The downside is that badly written applications are more likely to crash on OpenBSD—something the authors consider vastly better than being exploited. Recent security enhancements to the memory allocation system resulted in X crashing regularly on OpenBSD. Further investigation revealed a bug that had existed for more than a decade in the X code, which had undoubtedly caused countless unexplained crashes.

OpenBSD, like NetBSD, is a very clean system and is designed to be easy to administer from the command line. While all of the BSDs have good documentation (the FreeBSD handbook in particular), the OpenBSD man pages are first rate. Nothing is allowed into the OpenBSD system that is user-visible unless it is accompanied by documentation, and the man pages are considered authoritative. The first place to look for documentation on OpenBSD is the manual; if it’s not there, there’s probably a bug.

The superb documentation available in the BSD community tends to make people who ask questions that are easily answered very unpopular. It is common for a question posted about a BSD system to be answered with a one-line reply instructing the asker to read the manual, This is good advice; the answer is usually there.
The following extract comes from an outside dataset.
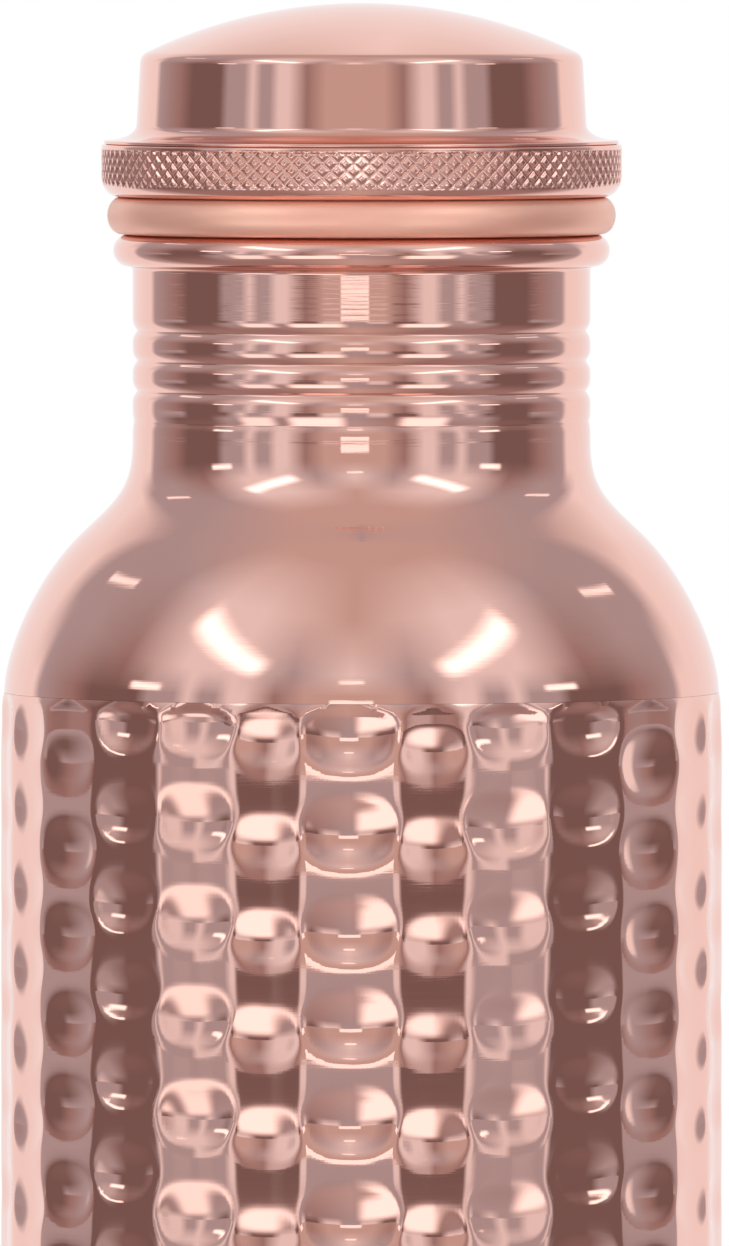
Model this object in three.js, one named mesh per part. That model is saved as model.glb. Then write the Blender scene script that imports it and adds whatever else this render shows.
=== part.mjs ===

The OpenBSD packages system is currently the worst of the bunch. For a long time, upgrading the base system (a new release of which comes around every six months) meant deleting all installed packages and starting again. OpenBSD 3.7 added support for upgrading, but only of individual packages. OpenBSD 3.8 provided a full update facility, although it is considered experimental. OpenBSD 3.9 is expected to bring the package management system up to a more competitive level.